In it he explains how immigration has been part of the woof and warp of British history ever since the first of our ancestors landed on these shores. It seems that we are all descended from immigrants; no doubt Messers Irving and Griffin too have some foreign blood in them which it would seem illogical of them to condemn as impure. I don't often find myself agreeing with Max Hastings, but on this issue I think he writes good sense, if at the cost of sounding rather more patronising than usual.

He finds it in his heart to praise Irving's scholarship and the contacts from which he had benefited:

But I could endure Irving's possessing the most embarrassingly malodorous breath in London, because he provided access to people and material of historical importance.

He also suggests that Oxford students are unlikely to come to much harm:

Members of the Union Society must be a sorry lot indeed if they are likely to catch the plague of intolerance and racism from a single evening's exposure to Griffin.

The key question though is whether the danger of legitimising repellent views by providing a respectable platform for them, outweighs the need to ventilate such views and subject them to scrutiny and criticism. On balance I think the latter case has it and that, as Hastings points out, Oxford students:

need to know what sort of extraordinary and sometimes dangerous people are out there.

Comments:
Not sure I can agree with Hasting's generalisations. He says: "It seems good for Oxford students to be exposed to the views of Griffin and his BNP, rather than spend their educational lives in a warm bath of Guardian decency." For one thing, if he thinks some (or even most) Oxford students subscribe to "Guardian decency", he's sadly mistaken.
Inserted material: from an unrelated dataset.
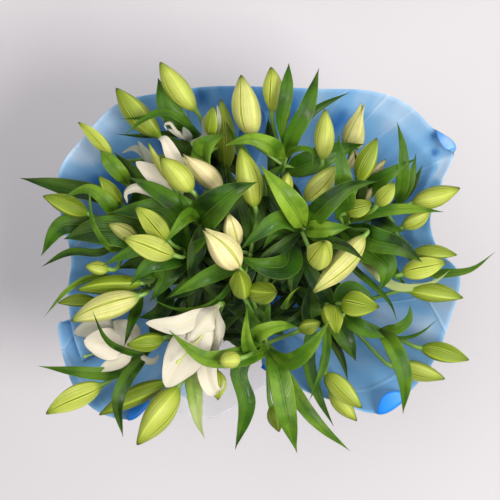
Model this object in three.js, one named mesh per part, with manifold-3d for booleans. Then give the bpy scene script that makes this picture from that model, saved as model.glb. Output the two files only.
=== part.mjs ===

Second, "Oxford students" (of which there are ~18,000) have not been "exposed"; 300 Union members have.

Hastings is correct to say that those 300 members will hardly be swayed by an evening with Griffin; if they were, then they are hardly worth saving.

Much more pertinent, however, is the thinly veiled racism being expressed over dinner in millions of lower-middle-class households across England. Why is this issue all but ignored, and the Union debacle obsessed over? Partly because some newspapers help exacerbate said racism, and partly because newspaper commentators (like Hastings) like to drop a reference to their alma mater every now and again.

[By the way, Bill - the Forum is finished and is at the printers - I will send you a copy as soon as]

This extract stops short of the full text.